S98 ENGAGING WITH CULTURALLY DIVERSE COMMUNITIES III

The United Nations and the Global Mandala

Grey M1*

1. Bond University, Gold Coast, Queensland, Australia

In 1998 the United Nations General Assembly, responding to the call by Mohammed Khatami, President of the Islamic Republic of Iran, declared 2001 to be the Year of Dialogue among Civilizations. One product of this civilizational engagement was the preliminary articulation by UNESCO of a new paradigm of International Relations. UNESCO characterized the dominant Realist model as “governance through exclusion”, with reliance on the concept of enemy as the “tool of power management” and the connoting of diversity as “a synonym of threat” facilitating “demonization of the other” – clearly a global scenario of largely unengaged communities.
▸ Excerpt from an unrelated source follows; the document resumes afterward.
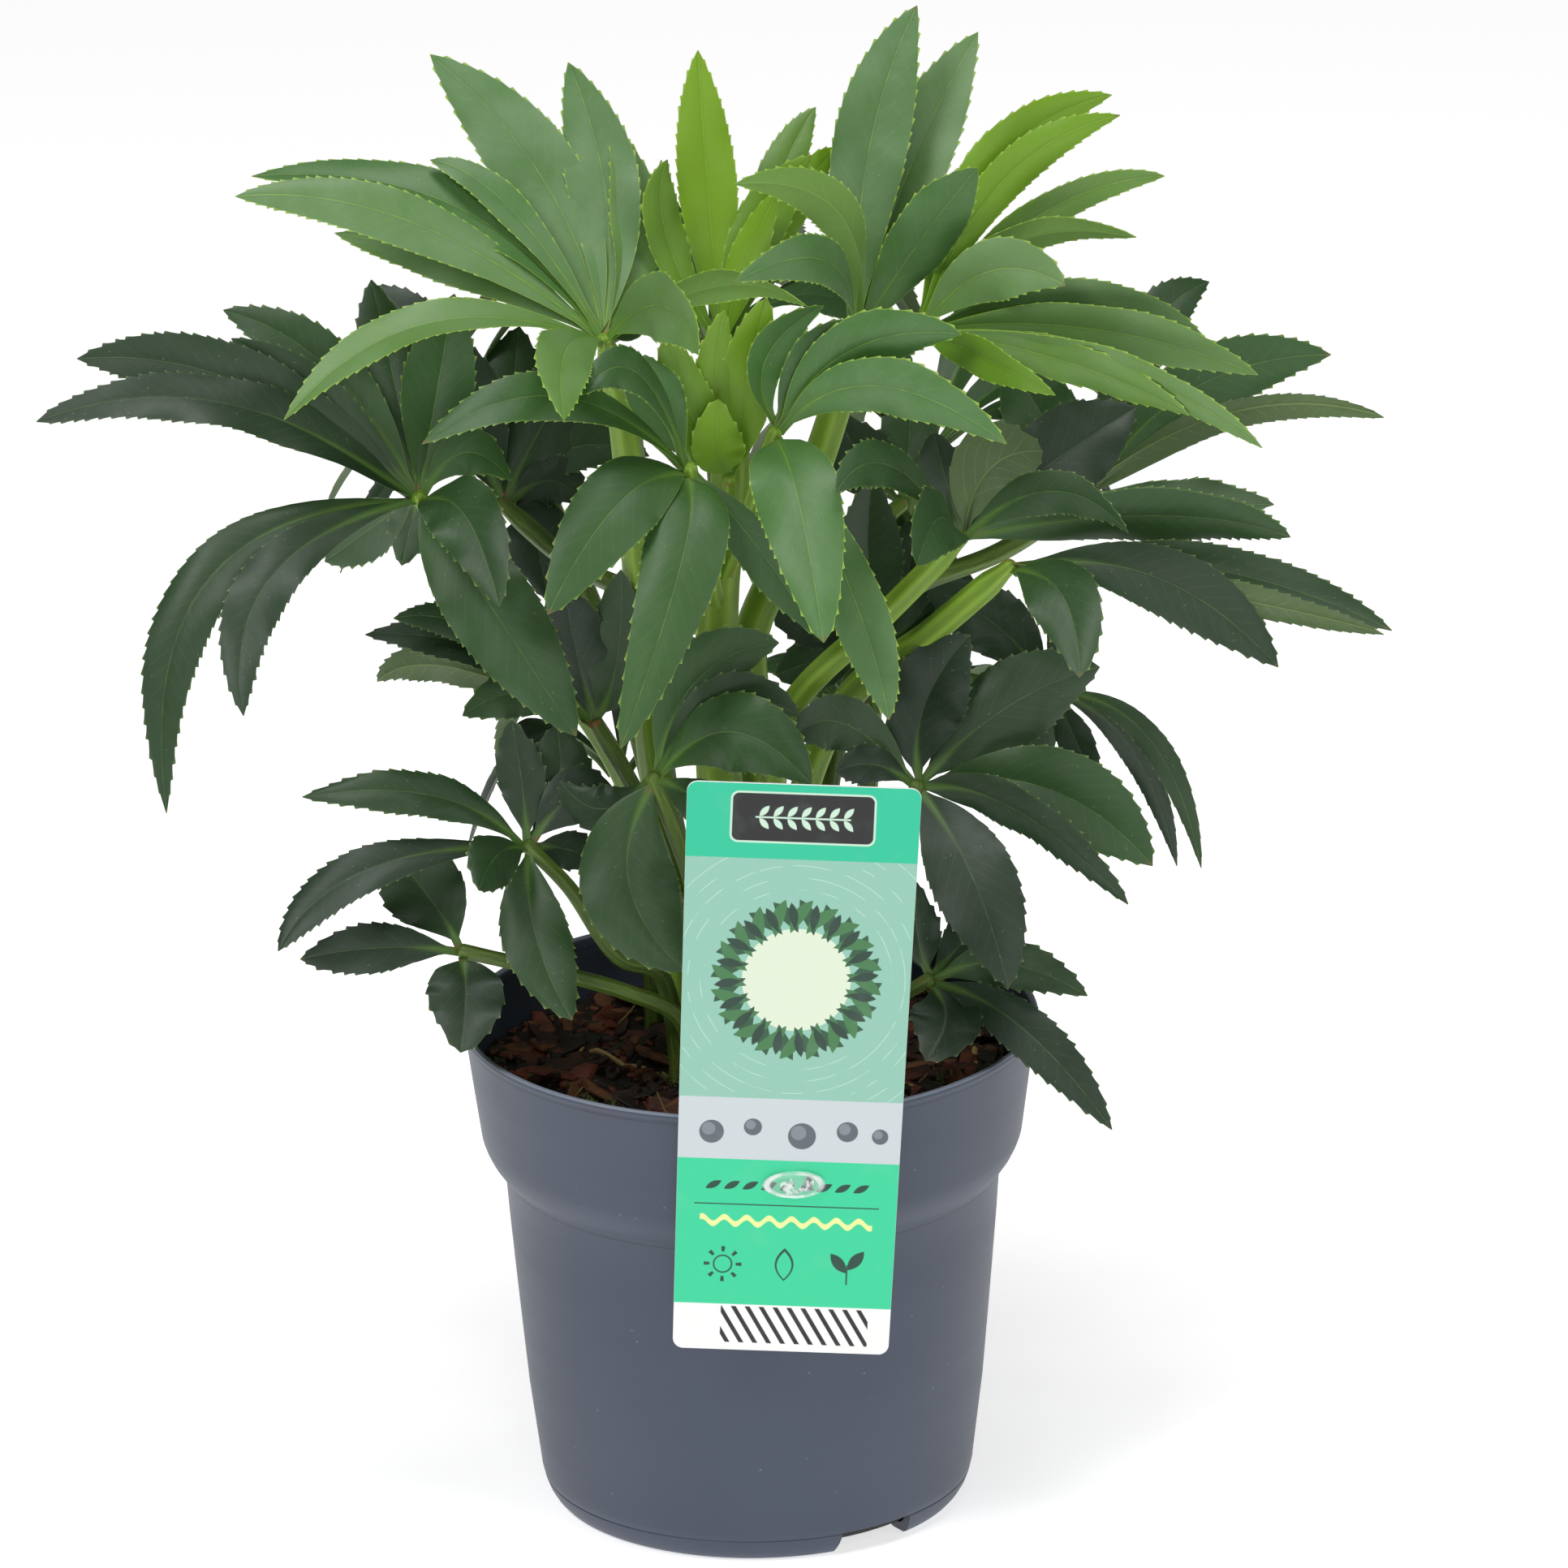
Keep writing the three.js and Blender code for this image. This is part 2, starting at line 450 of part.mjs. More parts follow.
const soilBump = (x, y) =>
  SOIL.bump * (Math.sin(x * 0.31 + 1.3) * Math.cos(y * 0.27) + Math.sin(x * 0.13 - y * 0.19));
const soilMound = (radius) => SOIL.mound * Math.exp(-((radius / 34) ** 2));

function soilPlug() {
  const wall = INNER.slice(2, -1).reverse().map(([r, z]) => [r - GAP, z]);
  const edge = POT.collarFoot - POT.wall + 1.6 - GAP;
  const outline = [[0, POT.floor + GAP], [POT.foot - GAP, POT.floor + GAP], ...wall, [edge, SOIL.level]];
  const top = [52, 36, 20, 0].map((r) => [r, SOIL.level]);
  const body = turned([...outline, ...top], SOIL.sides);
  const spots = body.attributes.position;
  for (let i = 0; i < spots.count; i += 1) {
    const radius = Math.hypot(spots.getX(i), spots.getY(i));
    if (spots.getZ(i) > SOIL.level - 1 && radius < edge - 1) {
      const lift = soilMound(radius) + (radius > 0.1 ? soilBump(spots.getX(i), spots.getY(i)) : 0);
      spots.setZ(i, SOIL.level + lift);
    }
  }
  return toSolid(body);
}

// Bark chips: flat slabs thrown on the soil by seeded draws, each sunk into it by more than half.
function barkChips() {
  const random = seededRandom(CHIPS.seed);
  const between = ([low, high]) => low + (high - low) * random();
  return Array.from({ length: CHIPS.count }, () => {
    const radius = 56 * Math.sqrt(random());
    const turn = 2 * Math.PI * random();
    const [x, y] = [radius * Math.cos(turn), radius * Math.sin(turn)];
    const chip = new THREE.BoxGeometry(between(CHIPS.long), between(CHIPS.wide), between(CHIPS.thick));
    chip.rotateX(0.7 * (random() - 0.5)).rotateY(0.5 * (random() - 0.5)).rotateZ(2 * Math.PI * random());
    return toSolid(chip.translate(x, y, SOIL.level + soilMound(radius) + 0.3));
  });
}

// ---------------------------------------------------------------- card and clip

const cardTop = sighted([12.3, 193, CARD.front]);
const cardFoot = sighted([6.3, 53.4, CARD.front]);
const cardLength = cardTop.distanceTo(cardFoot);
const cardLean = Math.atan2(cardTop.x - cardFoot.x, cardTop.z - cardFoot.z);

function cardSolid() {
  const [half, foot, corner] = [CARD.topWidth / 2, CARD.footWidth / 2, CARD.corner];
  const outline = new THREE.Shape();
  outline.moveTo(-foot + corner, 0);
  outline.lineTo(foot - corner, 0);
  outline.quadraticCurveTo(foot, 0, foot, corner);
  outline.lineTo(half, cardLength - corner);
  outline.quadraticCurveTo(half, cardLength, half - corner, cardLength);
  outline.lineTo(-half + corner, cardLength);
  outline.quadraticCurveTo(-half, cardLength, -half, cardLength - corner);
  outline.lineTo(-foot, corner);
  outline.quadraticCurveTo(-foot, 0, -foot + corner, 0);
  const sheet = { depth: CARD.thick, bevelEnabled: false, curveSegments: 4 };
  const slab = new THREE.ExtrudeGeometry(outline, sheet).rotateX(Math.PI / 2).rotateY(cardLean)
    .translate(cardFoot.x, CARD.front + CARD.thick, cardFoot.z);
  const hole = new THREE.CylinderGeometry(CLIP.stud + GAP, CLIP.stud + GAP, 6, 16)
    .translate(CLIP.x, CARD.front, CLIP.studZ);
  return toSolid(slab).subtract(toSolid(hole));
}

// The clip: a strip up the pot's outside, over the rim and down inside, with a stud through the card.
function clipSolid() {
  const back = CARD.front + CARD.thick + GAP;
  const hookTop = POT.height + GAP + CLIP.strip;
  const leg = (front, foot) => new THREE.BoxGeometry(CLIP.width, CLIP.strip, hookTop - foot)
    .translate(CLIP.x, front + CLIP.strip / 2, (hookTop + foot) / 2);
  const bridge = new THREE.BoxGeometry(CLIP.width, CLIP.hookBack - back, CLIP.strip)
    .translate(CLIP.x, (back + CLIP.hookBack) / 2, hookTop - CLIP.strip / 2);
  const stud = new THREE.CylinderGeometry(CLIP.stud, CLIP.stud, CARD.thick + 2 * GAP + 1, 12)
    .translate(CLIP.x, CARD.front + CARD.thick / 2, CLIP.studZ);
  const head = new THREE.CylinderGeometry(CLIP.head, CLIP.head, CLIP.headThick, 20)
    .translate(CLIP.x, CARD.front - GAP - CLIP.headThick / 2, CLIP.studZ);
  const legs = [leg(back, CLIP.legFoot), leg(CLIP.hookBack - CLIP.strip, CLIP.hookFoot)];
  return joined([...legs, bridge, stud, head].map(toSolid));
}

// ---------------------------------------------------------------- plant

const rootTop = SOIL.level + SOIL.mound;
const SIDES = { stem: 6, stalk: 5 };

// The stalks of one rooted plant piece: its own from the soil to the first hub,
// and one for each further leaf.
function stalkLines(entry) {
  const [x, y] = entry.root;
  const foot = [vec(x, y, rootTop - SOIL.holeDepth), vec(x, y, rootTop + 6)];
  const main = [...foot, ...entry.stalk.map(sighted), sighted(entry.leaves[0].hub)];
  const lines = [{ points: main, thick: entry.thick, sides: SIDES.stem }];
  for (const leaf of entry.leaves.slice(1)) {
    const [start, end] = [sighted(leaf.from), sighted(leaf.hub)];
    const sag = start.clone().lerp(end, 0.5).add(vec(0, 0, -0.06 * start.distanceTo(end)));
    lines.push({ points: [start, sag, end], thick: [2.2, 2.5], sides: SIDES.stalk });
  }
  return lines;
}

// A stalk ends in the knob that its leaflets start inside.
function stalkPiece({ points, thick, sides }, grow = 0) {
  const { x, y, z } = points.at(-1);
  const knob = new THREE.IcosahedronGeometry(KNOB + grow, 0).translate(x, y, z);
  return joined([stalkSolid(points, thick[0], thick[1], sides, grow), toSolid(knob)]);
}

function backStalk(leaf) {
  const [x, y] = leaf.root;
  const hub = vec(...leaf.hub);
  const knee = vec(x + (hub.x - x) * 0.3, y + (hub.y - y) * 0.3, rootTop + (hub.z - rootTop) * 0.55);
  const points = [vec(x, y, rootTop - SOIL.holeDepth), vec(x, y, rootTop + 6), knee, hub];
  return { points, thick: [2.6, 2.5], sides: SIDES.stalk };
}

function growPlant(obstacles) {
  const random = seededRandom(FAN.seed);
  const entries = [
    ...PLANT.map((entry) => ({
      name: entry.name,
      tone: entry.tone,
      lines: stalkLines(entry),
      leaves: entry.leaves.map((leaf) => leaf.leaflets.map((row) => drawnLeaflet(leaf.hub, row))),
    })),
    ...BACK_LEAVES.map((leaf) => ({
      name: leaf.name, tone: "leaf_dark", lines: [backStalk(leaf)], leaves: [fanLeaflets(leaf, random)],
    })),
  ];
  const filled = [...obstacles];
  for (const entry of entries) {
    entry.stalks = entry.lines.map((line) => stalkPiece(line));
    for (const solid of entry.stalks) filled.push(placed(entry.name, "stalk", solid));
  }
  for (const entry of entries) {
    entry.blades = [];
    entry.leaves.forEach((leaflets, number) => {
      const leaf = `${entry.name} leaf ${number}`;
      const ownStalk = (other) => other.owner === entry.name && other.leaf === "stalk";
      const others = filled.filter((other) => other.leaf !== leaf && !ownStalk(other));
      leaflets.forEach((leaflet, index) => {
        const blade = bentClear(leaflet, others, `${leaf} leaflet ${index}`);
        entry.blades.push(blade);
        filled.push(placed(entry.name, leaf, blade));
      });
    });
  }
  return entries;
}

// ---------------------------------------------------------------- the object

const pot = potSolid();
const card = cardSolid();
const clip = clipSolid();
const bareSoil = joined([soilPlug(), ...barkChips()]);
const plant = growPlant([pot, bareSoil, card, clip].map((solid) => placed("holder", "holder", solid)));

// Each stalk stands in a plain hole in the soil, and the root ball clears the channels' roofs.
let soil = bareSoil;
for (const housing of channelHousings(GAP)) soil = soil.subtract(housing);
for (const { lines } of plant) {
  const [line] = lines;
  const [x, y] = [line.points[0].x, line.points[0].y];
  const hole = [vec(x, y, rootTop - SOIL.holeDepth - 1), ...line.points.slice(1)];
  soil = soil.subtract(stalkPiece({ ...line, points: hole }, GAP));
}

const hellebore = new THREE.Group();
function addNode(name, solid, tone) {
  const mesh = new THREE.Mesh(toGeometry(solid), TONES[tone]);
  mesh.name = name;
  hellebore.add(mesh);
}

addNode("pot", pot, "pot");
addNode("soil", oneBody([soil]), "soil");
addNode("plant_card", card, "card");
addNode("card_clip", clip, "clip");
for (const { name, tone, stalks, blades } of plant) addNode(name, oneBody([...stalks, ...blades]), tone);

export default hellebore;
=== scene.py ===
"""A hellebore in its nursery pot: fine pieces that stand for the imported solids, and their finishes.

The tables of the plant are in millimetres. Blender's own lengths and the settings are in metres.
The front is -Y, +Z is up, and the origin is the middle of the pot's underside.
"""

import math
import random

import bpy
import numpy as np
from mathutils import Matrix, Vector, kdtree, noise


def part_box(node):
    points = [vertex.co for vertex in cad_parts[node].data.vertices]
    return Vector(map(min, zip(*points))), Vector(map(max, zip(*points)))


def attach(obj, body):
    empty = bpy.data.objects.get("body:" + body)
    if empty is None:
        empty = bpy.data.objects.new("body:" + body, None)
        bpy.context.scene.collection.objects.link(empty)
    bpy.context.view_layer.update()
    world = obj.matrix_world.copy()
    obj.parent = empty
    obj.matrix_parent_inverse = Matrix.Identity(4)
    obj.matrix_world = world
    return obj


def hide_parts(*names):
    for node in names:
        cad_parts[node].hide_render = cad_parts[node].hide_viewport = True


bl_info = {
    "name": "Potted hellebore",
    "version": (1, 0, 0),
    "blender": (4, 5, 0),
    "location": "View3D > Sidebar > Hellebore",
    "description": "Builds a hellebore in its nursery pot, with its soil, card, clip and stage",
    "category": "Add Mesh",
}

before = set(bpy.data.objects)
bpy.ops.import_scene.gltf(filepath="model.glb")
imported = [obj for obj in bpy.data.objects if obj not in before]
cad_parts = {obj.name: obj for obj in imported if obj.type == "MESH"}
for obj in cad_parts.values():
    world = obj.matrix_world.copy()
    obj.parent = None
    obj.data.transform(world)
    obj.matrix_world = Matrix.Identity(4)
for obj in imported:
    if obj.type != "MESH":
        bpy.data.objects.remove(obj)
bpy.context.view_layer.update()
POT_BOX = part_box("pot")

MM = 0.001
BODY = "root"

# ---------------------------------------------------------------- the front sight
# Plant pieces are drawn as they are seen from the front: millimetres to the right of and above a
# corner of the front drawing, and millimetres of depth away from the viewer (world Y). The drawing
# is seen by an eye in front of the plant that looks slightly down on it.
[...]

The agency called for a new paradigm that could be judged not by defensive attributes but a capacity for engagement or bridge building across civilizational divides. A relatively new discourse, termed mandala politics and reflecting the civilizational perspectives of Asia, has been proposed as just such a model of engagement and this paper gives evidence of how such a model might be applied to the fractious scenario of international politics. In particular it shows how this Asian paradigm might be applied to the United Nations itself, to produce greater intercivilizational engagement and empowerment in global affairs.